Culture is a political issue insofar as it is part of the process of socialization and consequently of both coexistence and intolerance; justice and injustice; values and anti-values. Hence, access to culture’s attributes has, as I have mentioned before, both a little and a lot to do with politics, and issues relating to culture have to be solved politically.

A basic law of economics – that of supply and demand – is overturned by culture. In the sphere of culture, demand doesn’t determine supply, but instead, supply determines demand. If an important book is written and published but nobody knows of it because it is not promoted and distributed, it will remain in the publisher’s warehouse…

If a so-called revolutionary process does not work to guarantee access to cultural goods, along with efforts at poverty alleviation, poverty itself will not be eradicated. Why? Because mental poverty is as harmful as material poverty. Moreover, a cultured person can be poor but not miserable: where there is culture, there is no misery. Being cultured and sensitive allows us to identify subtle mechanisms of domination– those of the mind – such as those in the content coming out of the Mecca of imperial hegemony: audiovisuals designed to exalt violence and primal instincts.

The government can and must work hard to increase access to (and production of) cultural goods, if a true transformation of the country is the goal. This has to be done hand in hand with education – which should bring together humanistic and scientific knowledge and must open the doors to imagination. Both culture and education can and must play a determining role in the formation of consciousness and human sensibility.

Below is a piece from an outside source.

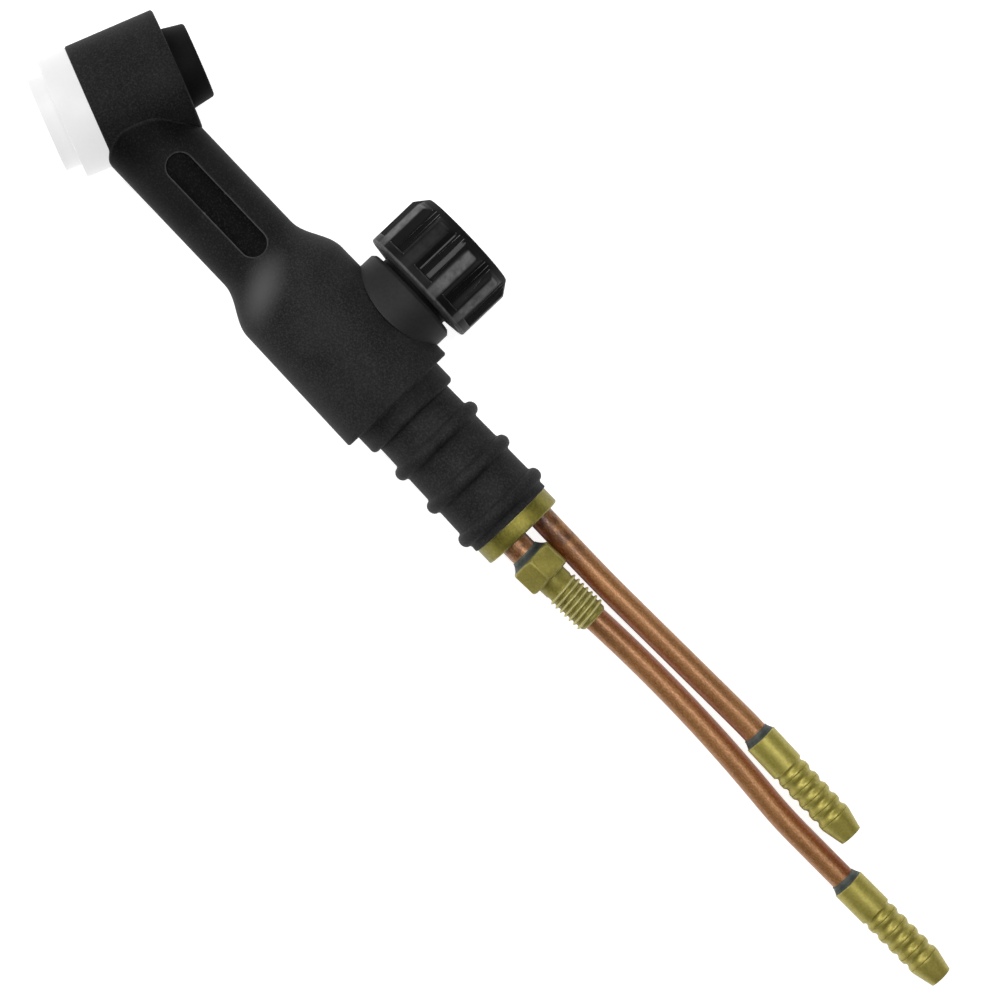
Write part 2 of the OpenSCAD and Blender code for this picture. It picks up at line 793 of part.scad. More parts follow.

Children with education and culture will be responsible and sensitive beings. “To be cultured is the only way to be free” [Ser culto es el único modo de ser libre], said Cuban independence hero José Martí. If this doesn’t happen, we are at risk of becoming the society of androids that is so desired by the hegemonic classes. Their attempt is to construct docile, indifferent, empty, and “happy” beings that follow their American way of life.